Army General Carter Ham, chief of U.S. Africa Command, has told Congress that the budget crunch is beginning to bite

Military commanders are lining up to tell Congress they don’t have enough resources to accomplish their many missions as ongoing defense budget cuts catch up to those in uniform and hinder mission success.

President Obama committed roughly 150 U.S. military forces to help fight the Lord’s Resistance Army last year. The problem is that the commander of U.S. Africa Command told the Senate last week he needs more assets to succeed. Using carefully-crafted language to say the military is under-resourced to do its job in Africa, General Carter Ham said that meeting his intelligence, surveillance, and reconnaissance requirements “continues to be a challenge.”

This comes on the heels of another U.S. commander telling Congress that he, too, does not have enough equipment to do his job. General Douglas Fraser, commander of U.S. Southern Command, described his situation equally delicately, telling politicians: “Do we have enough interceptor vessels? Right now, we do not. It’s really the capacity to intercept that we are really lacking.” Ships and aircraft typically used for counter-drug operations have been diverted to other commanders also competing for a shrinking pool of tools available around the world.

Commanders are now faced with a zero-sum outcome for forces and resources even though none of their missions have decreased in scope or number. General Dennis Hejlik, commander of Marine Corps Forces Command, recently told Inside Defense that the U.S. Marine Corps “have about 1,700 requirements for general forces and can only fill about 700 to 1,000 of them.”

Even traditional Navy and Coast Guard responsibilities to break Antarctic sea ice to escort supplies to a U.S. research center have increasingly been turned over to foreign nations due to shrinking fleets in both services. It was reported in Stars and Stripes that in January, the U.S. military relied on a “Russian icebreaker to deliver supplies to its main base in Antarctica thanks to continued problems with its own shrinking fleet of the cold-water vessels.”

This all comes as the Air Force — with shrinking lift assets just as surge forces are redeploying in great number out of Afghanistan and in heavy demand — just stood up two “new aircraft squadrons to support the Presidential travel needs during the campaign season.”

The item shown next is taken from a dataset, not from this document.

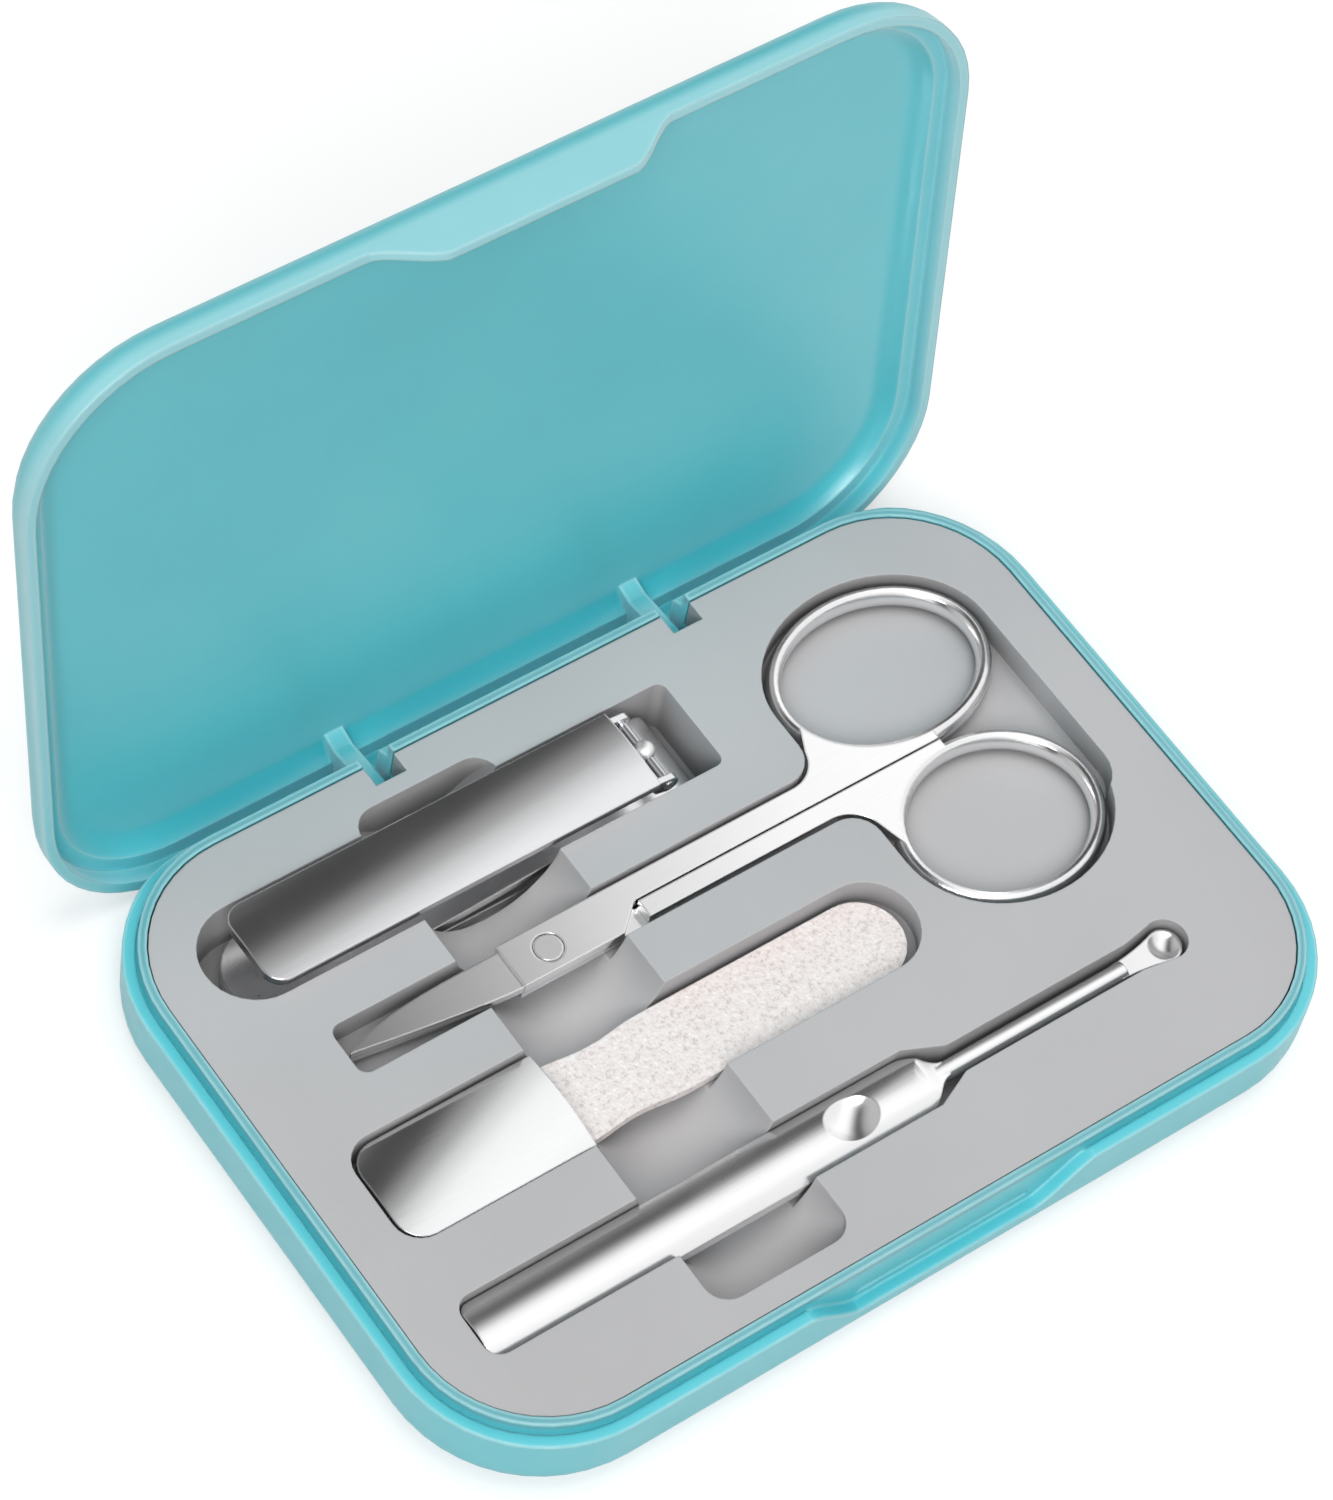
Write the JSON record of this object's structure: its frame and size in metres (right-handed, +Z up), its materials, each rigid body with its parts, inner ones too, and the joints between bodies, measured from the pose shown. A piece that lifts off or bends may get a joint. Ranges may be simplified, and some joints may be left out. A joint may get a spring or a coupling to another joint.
{
  "type": "manicure set case",
  "caption": "Flat rounded pocket case with a hinged lid and a grey tray that holds a nail clipper, nail scissors, a nail file and an ear pick.",
  "frame": {"origin": "middle of the underside of the base", "axes": "+X along the case's length towards the scissors' finger rings, +Y across it towards the hinge, +Z up; the lid is stored open on its stop"},
  "size_m": [0.1064, 0.0892, 0.0754],
  "materials": {
    "shell": "turquoise moulded plastic with a fine satin grain",
    "tray": "light grey moulded plastic, matt",
    "polished_steel": "bright polished plating",
    "satin_steel": "polished steel with a fine satin",
    "pin_steel": "plain drawn steel wire",
    "abrasive": "off-white abrasive grit on a thin steel plate"
  },
  "bodies": {
    "case": {"base_shell": "shell", "tray_insert": "tray", "hinge_pin_left": "pin_steel", "hinge_pin_right": "pin_steel"},
    "lid": {"lid_shell": "shell"},
    "clipper": {"clipper_lower_arm": "polished_steel", "clipper_tail_rivet": "polished_steel"},
    "clipper_jaw": {"clipper_upper_arm": "polished_steel"},
    "clipper_swivel": {"clipper_post": "polished_steel", "clipper_cross_pin": "pin_steel"},
    "clipper_handle": {"clipper_lever": "polished_steel"},
    "scissors": {"scissors_rivet": "satin_steel"},
    "scissors_rear": {"scissors_rear_half": "satin_steel"},
    "scissors_front": {"scissors_front_half": "satin_steel"},
    "nail_file": {"file_blade": "abrasive", "file_handle": "polished_steel"},
    "pick": {"ear_pick": "polished_steel"}
  },
  "joints": [
    {"name": "lid_hinge", "type": "hinge", "parent": "case", "child": "lid", "pos_m": [0, 0.0344, 0.0042], "axis": [-1, 0, 0], "range_deg": [-97, 0]},
    {"name": "clipper_lift", "type": "slide", "parent": "case", "child": "clipper", "axis": [0, 0, 1], "range_m": [0, 0.07]},
    {"name": "jaw_squeeze", "type": "hinge", "parent": "clipper", "child": "clipper_jaw", "pos_m": [-0.0361, 0.0227, 0.0044], "axis": [0, 1, 0], "range_deg": [0, 1.4], "stiffness_Nm_per_rad": 5},
    {"name": "post_swivel", "type": "hinge", "parent": "clipper", "child": "clipper_swivel", "pos_m": [0.0056, 0.0227, 0.0033], "axis": [0, 0, 1], "range_deg": [0, 180]},
    {"name": "lever_flip", "type": "hinge", "parent": "clipper_swivel", "child": "clipper_handle", "pos_m": [0.0056, 0.0227, 0.0093], "axis": [0, 1, 0], "range_deg": [0, 148]},
    {"name": "scissors_lift", "type": "slide", "parent": "case", "child": "scissors", "axis": [0, 0, 1], "range_m": [0, 0.12]},
    {"name": "rear_half_turn", "type": "hinge", "parent": "scissors", "child": "scissors_rear", "pos_m": [-0.0155, 0.0088, 0.0081], "axis": [0, 0, 1], "range_deg": [0, 15]},
    {"name": "front_half_turn", "type": "hinge", "parent": "scissors", "child": "scissors_front", "pos_m": [-0.0155, 0.0088, 0.0081], "axis": [0, 0, -1], "range_deg": [0, 15]},
    {"name": "file_lift", "type": "slide", "parent": "case", "child": "nail_file", "axis": [0, 0, 1], "range_m": [0, 0.045]},
    {"name": "pick_lift", "type": "slide", "parent": "case", "child": "pick", "axis": [0, 0, 1], "range_m": [0, 0.03]}
  ],
  "couplings": [
    {"joint": "rear_half_turn", "follows": "scissors_lift", "rad_per_m": 2.18},
    {"joint": "front_half_turn", "follows": "scissors_lift", "rad_per_m": 2.18}
  ]
}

The last three years of defense budget and capability cuts are beginning to take their toll across the Armed Forces. It’s time for policymakers to man up about the fact that the missions heaped upon the military are growing as they pour resources into handouts for bad mortgages, unemployment and other entitlements. Those who pay most dearly wear the uniform. They will not be able to keep it up much longer. And we won’t be the America we think we are anymore.